[Data segment]:
>> start

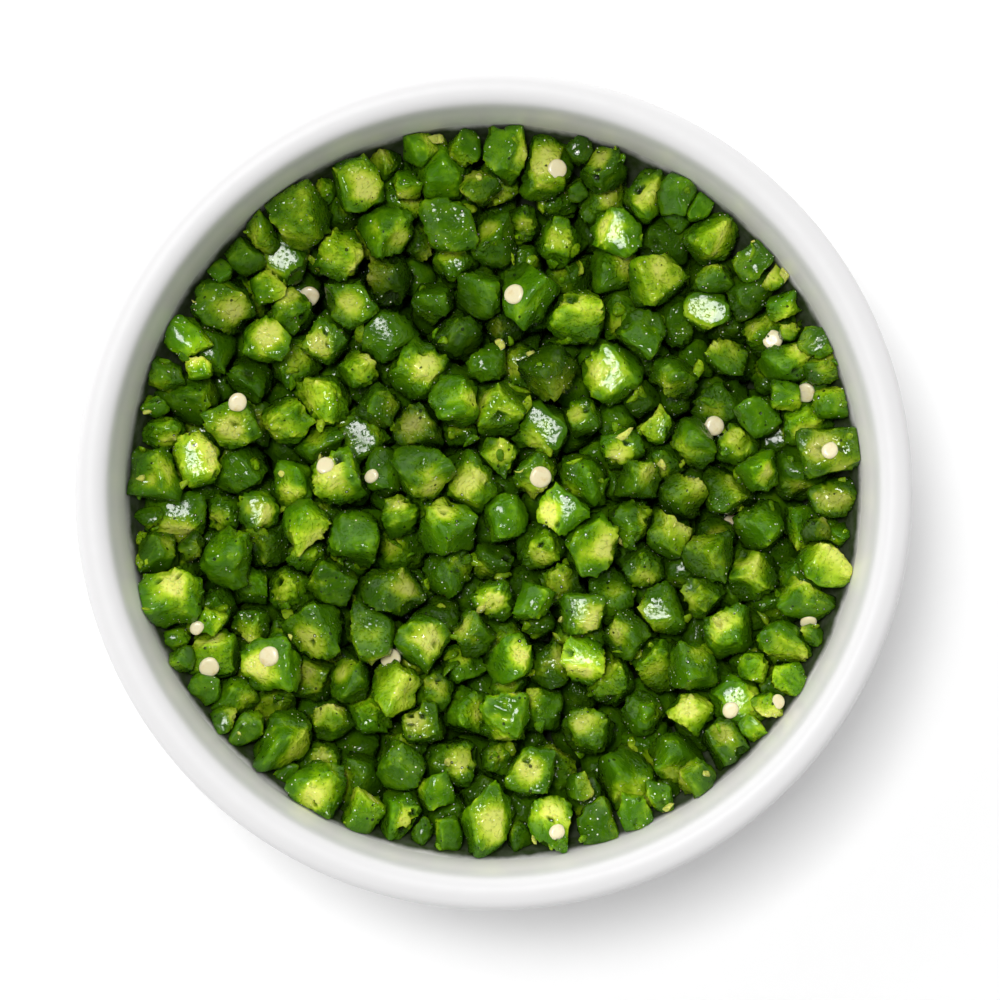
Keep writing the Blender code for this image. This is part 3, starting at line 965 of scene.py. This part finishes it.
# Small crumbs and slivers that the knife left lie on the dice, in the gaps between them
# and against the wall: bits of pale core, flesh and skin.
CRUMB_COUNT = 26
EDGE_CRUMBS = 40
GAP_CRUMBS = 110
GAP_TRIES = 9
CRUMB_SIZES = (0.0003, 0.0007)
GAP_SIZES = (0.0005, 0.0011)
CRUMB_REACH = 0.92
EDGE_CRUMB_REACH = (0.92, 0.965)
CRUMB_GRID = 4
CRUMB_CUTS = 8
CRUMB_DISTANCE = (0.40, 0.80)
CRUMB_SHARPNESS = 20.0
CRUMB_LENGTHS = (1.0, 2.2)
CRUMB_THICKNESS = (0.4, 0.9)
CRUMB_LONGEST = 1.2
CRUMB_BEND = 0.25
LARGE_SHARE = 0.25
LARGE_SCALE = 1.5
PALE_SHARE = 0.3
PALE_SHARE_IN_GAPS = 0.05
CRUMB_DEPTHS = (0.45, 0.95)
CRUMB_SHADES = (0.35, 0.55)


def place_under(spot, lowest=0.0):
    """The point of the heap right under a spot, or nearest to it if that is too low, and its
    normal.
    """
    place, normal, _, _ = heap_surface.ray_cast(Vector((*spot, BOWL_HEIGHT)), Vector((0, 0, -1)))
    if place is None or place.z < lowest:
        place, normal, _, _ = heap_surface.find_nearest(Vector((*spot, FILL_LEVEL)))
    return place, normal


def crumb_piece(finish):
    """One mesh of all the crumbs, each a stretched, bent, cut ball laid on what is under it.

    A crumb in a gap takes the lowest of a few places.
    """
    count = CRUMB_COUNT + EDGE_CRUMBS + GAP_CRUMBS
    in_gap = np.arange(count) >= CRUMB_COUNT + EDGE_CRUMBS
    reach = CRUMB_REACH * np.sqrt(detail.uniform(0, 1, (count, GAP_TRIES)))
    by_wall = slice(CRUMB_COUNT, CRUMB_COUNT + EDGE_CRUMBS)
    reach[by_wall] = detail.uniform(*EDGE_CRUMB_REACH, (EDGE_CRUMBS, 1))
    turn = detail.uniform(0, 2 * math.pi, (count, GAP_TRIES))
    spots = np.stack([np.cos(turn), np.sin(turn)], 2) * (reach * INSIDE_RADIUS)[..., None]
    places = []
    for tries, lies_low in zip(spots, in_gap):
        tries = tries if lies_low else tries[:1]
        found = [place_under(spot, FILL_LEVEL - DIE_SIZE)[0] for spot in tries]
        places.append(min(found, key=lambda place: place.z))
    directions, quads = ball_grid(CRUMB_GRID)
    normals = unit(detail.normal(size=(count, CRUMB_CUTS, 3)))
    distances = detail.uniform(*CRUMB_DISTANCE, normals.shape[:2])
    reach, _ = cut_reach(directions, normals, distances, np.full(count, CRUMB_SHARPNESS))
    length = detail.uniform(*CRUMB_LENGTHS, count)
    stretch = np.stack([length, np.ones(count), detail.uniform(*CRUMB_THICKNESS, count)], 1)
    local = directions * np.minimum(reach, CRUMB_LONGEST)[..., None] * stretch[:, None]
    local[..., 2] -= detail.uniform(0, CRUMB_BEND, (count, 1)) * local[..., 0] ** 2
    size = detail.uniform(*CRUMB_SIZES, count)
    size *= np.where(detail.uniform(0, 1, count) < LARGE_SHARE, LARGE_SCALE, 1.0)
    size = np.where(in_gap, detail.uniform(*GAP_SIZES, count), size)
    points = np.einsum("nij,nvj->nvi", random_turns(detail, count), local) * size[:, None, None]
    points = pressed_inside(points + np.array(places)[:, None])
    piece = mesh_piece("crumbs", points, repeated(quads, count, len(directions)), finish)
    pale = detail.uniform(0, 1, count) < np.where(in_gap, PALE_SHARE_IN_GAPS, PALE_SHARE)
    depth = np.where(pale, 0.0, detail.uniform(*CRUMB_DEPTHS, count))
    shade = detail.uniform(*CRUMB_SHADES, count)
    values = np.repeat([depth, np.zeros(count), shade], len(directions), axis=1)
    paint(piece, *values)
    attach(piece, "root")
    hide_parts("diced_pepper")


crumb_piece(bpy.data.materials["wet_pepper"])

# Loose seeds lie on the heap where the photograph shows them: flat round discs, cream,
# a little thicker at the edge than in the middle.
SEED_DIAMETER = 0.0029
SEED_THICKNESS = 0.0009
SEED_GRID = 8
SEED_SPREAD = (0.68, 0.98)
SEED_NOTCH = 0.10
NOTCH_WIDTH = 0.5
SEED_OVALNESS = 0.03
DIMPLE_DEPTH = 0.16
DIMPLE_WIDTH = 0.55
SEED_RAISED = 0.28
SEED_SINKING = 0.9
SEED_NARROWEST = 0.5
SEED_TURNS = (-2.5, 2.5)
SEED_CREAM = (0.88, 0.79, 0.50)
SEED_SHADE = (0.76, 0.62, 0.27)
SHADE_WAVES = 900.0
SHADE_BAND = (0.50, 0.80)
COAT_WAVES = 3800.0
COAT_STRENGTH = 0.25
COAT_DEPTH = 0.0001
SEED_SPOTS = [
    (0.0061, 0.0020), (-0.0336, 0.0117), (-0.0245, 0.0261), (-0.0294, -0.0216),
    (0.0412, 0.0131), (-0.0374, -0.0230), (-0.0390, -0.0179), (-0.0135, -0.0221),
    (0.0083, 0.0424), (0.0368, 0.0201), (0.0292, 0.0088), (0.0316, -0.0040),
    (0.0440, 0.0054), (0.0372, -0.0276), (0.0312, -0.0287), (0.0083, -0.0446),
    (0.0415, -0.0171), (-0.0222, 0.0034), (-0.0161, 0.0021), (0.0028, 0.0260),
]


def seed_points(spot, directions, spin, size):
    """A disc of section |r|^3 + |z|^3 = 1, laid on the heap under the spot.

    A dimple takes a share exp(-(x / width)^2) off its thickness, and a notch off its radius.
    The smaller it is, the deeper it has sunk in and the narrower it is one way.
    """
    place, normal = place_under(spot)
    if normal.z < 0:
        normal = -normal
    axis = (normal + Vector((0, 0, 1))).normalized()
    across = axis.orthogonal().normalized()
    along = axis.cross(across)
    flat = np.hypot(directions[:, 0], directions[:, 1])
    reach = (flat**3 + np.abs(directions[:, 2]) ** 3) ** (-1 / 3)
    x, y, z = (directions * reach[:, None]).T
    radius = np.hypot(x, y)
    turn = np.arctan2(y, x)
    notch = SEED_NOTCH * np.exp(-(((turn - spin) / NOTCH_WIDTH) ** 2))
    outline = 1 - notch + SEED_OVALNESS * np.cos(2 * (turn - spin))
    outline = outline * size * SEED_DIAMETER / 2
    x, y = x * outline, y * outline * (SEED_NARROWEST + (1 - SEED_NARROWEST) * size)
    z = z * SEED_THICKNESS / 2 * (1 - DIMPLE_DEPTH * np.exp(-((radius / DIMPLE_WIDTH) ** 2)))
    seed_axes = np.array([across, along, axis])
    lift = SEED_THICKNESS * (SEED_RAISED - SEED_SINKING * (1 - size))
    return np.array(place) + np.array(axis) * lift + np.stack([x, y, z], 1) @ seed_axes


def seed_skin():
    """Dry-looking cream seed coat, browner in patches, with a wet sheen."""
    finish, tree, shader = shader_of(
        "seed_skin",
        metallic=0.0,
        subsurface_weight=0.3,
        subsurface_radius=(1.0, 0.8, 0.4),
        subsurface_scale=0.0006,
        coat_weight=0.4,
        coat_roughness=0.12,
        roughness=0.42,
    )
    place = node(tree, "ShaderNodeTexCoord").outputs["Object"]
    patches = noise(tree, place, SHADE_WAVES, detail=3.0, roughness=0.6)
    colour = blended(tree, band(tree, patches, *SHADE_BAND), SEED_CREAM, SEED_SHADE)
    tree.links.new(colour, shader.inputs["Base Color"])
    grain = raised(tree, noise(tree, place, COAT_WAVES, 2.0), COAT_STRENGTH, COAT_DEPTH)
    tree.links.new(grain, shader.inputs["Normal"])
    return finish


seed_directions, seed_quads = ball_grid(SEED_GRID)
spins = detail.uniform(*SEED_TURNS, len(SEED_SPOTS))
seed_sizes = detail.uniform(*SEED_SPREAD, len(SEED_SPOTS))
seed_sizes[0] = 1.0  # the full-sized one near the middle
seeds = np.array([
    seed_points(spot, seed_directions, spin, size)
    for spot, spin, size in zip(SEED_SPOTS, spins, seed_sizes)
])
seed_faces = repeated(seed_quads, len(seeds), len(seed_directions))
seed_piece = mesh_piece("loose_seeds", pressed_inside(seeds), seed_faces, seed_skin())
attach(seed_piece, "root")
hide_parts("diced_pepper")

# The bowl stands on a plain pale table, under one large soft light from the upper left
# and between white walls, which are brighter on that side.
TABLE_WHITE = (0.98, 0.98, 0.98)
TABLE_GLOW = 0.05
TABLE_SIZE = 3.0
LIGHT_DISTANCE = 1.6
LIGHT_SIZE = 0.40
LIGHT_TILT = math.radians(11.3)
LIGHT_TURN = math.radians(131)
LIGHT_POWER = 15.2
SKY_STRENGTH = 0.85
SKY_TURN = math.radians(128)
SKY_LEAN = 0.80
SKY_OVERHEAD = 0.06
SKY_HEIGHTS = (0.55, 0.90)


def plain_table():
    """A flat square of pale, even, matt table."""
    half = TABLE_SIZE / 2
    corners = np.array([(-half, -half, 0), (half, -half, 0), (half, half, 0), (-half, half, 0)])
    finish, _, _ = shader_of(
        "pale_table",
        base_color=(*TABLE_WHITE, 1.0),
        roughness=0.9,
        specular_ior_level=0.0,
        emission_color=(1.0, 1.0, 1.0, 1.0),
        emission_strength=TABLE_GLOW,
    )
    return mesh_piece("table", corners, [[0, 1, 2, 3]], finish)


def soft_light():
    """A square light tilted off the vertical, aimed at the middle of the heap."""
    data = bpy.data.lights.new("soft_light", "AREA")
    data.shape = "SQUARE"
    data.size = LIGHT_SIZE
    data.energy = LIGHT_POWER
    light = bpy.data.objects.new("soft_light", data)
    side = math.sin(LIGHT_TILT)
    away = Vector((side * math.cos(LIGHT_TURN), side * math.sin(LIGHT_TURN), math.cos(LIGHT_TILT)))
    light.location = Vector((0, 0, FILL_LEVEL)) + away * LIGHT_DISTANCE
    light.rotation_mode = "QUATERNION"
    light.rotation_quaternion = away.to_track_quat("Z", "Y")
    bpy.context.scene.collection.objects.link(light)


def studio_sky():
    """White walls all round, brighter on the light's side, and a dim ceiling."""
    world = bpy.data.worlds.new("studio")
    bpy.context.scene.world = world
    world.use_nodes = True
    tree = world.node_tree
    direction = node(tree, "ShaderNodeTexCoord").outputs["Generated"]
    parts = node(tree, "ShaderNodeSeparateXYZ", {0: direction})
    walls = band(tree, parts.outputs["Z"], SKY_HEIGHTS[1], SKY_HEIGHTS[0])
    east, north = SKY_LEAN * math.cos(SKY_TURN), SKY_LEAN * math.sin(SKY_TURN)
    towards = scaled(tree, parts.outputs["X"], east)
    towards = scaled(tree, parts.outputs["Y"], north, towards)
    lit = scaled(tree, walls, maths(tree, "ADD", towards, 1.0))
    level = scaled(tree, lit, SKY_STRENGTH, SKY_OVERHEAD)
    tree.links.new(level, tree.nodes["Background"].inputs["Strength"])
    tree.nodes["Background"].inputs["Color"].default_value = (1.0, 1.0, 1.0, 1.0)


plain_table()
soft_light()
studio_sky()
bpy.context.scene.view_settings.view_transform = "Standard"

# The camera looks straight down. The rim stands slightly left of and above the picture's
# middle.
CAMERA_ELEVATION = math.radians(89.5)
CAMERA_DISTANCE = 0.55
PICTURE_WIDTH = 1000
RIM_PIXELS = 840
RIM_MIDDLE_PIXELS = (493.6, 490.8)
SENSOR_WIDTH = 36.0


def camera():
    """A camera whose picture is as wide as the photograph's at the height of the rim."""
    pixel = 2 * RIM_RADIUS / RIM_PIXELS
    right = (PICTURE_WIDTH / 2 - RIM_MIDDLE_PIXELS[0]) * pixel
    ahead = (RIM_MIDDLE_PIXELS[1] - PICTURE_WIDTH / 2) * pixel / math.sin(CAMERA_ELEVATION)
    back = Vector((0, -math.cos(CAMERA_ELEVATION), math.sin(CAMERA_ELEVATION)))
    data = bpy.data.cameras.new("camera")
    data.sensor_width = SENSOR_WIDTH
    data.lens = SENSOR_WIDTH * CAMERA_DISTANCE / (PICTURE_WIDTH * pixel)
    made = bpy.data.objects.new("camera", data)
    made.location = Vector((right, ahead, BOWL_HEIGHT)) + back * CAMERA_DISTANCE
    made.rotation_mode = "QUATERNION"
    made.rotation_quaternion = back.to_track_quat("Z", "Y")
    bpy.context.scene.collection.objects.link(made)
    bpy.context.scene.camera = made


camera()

>> end

[Exercise]:
Write out exactly, please, the lines beginning at the start of the material and ending with the line that holds "is under it.", both included.

[Correct output]:
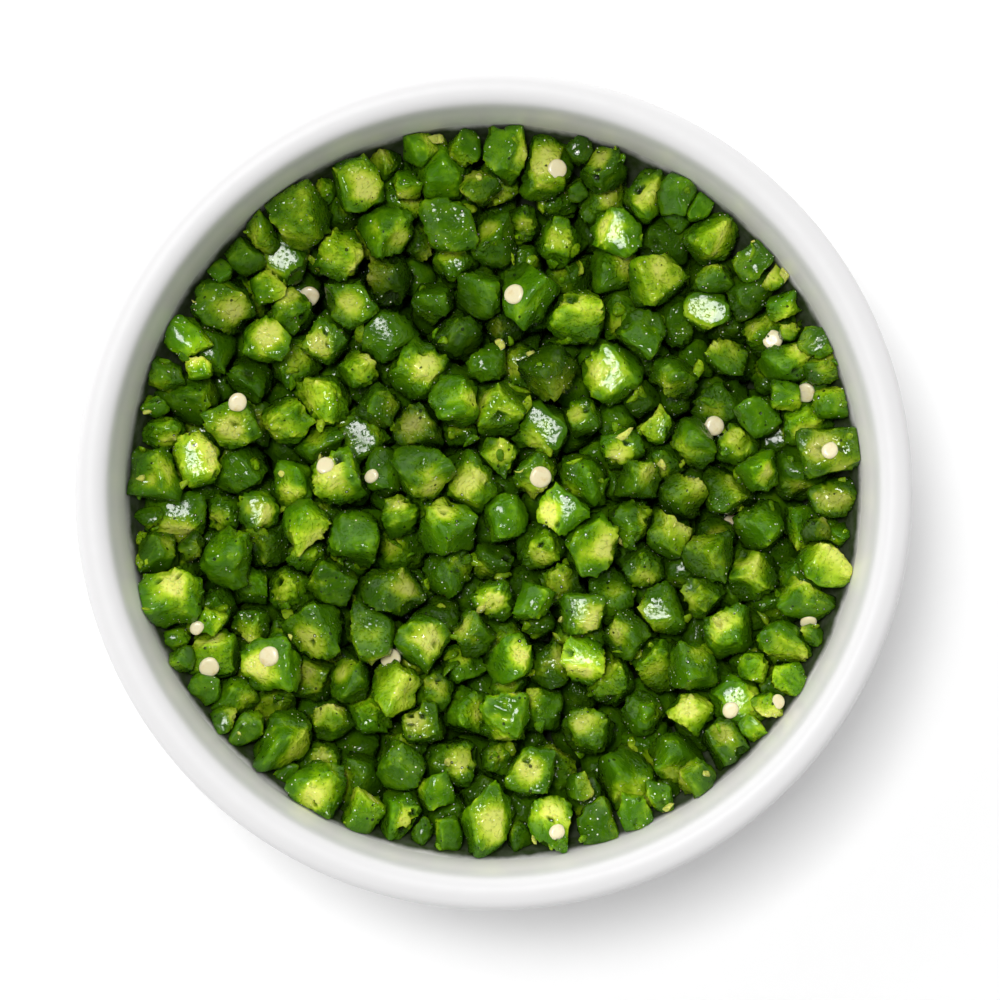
Keep writing the Blender code for this image. This is part 3, starting at line 965 of scene.py. This part finishes it.
# Small crumbs and slivers that the knife left lie on the dice, in the gaps between them
# and against the wall: bits of pale core, flesh and skin.
CRUMB_COUNT = 26
EDGE_CRUMBS = 40
GAP_CRUMBS = 110
GAP_TRIES = 9
CRUMB_SIZES = (0.0003, 0.0007)
GAP_SIZES = (0.0005, 0.0011)
CRUMB_REACH = 0.92
EDGE_CRUMB_REACH = (0.92, 0.965)
CRUMB_GRID = 4
CRUMB_CUTS = 8
CRUMB_DISTANCE = (0.40, 0.80)
CRUMB_SHARPNESS = 20.0
CRUMB_LENGTHS = (1.0, 2.2)
CRUMB_THICKNESS = (0.4, 0.9)
CRUMB_LONGEST = 1.2
CRUMB_BEND = 0.25
LARGE_SHARE = 0.25
LARGE_SCALE = 1.5
PALE_SHARE = 0.3
PALE_SHARE_IN_GAPS = 0.05
CRUMB_DEPTHS = (0.45, 0.95)
CRUMB_SHADES = (0.35, 0.55)


def place_under(spot, lowest=0.0):
    """The point of the heap right under a spot, or nearest to it if that is too low, and its
    normal.
    """
    place, normal, _, _ = heap_surface.ray_cast(Vector((*spot, BOWL_HEIGHT)), Vector((0, 0, -1)))
    if place is None or place.z < lowest:
        place, normal, _, _ = heap_surface.find_nearest(Vector((*spot, FILL_LEVEL)))
    return place, normal


def crumb_piece(finish):
    """One mesh of all the crumbs, each a stretched, bent, cut ball laid on what is under it.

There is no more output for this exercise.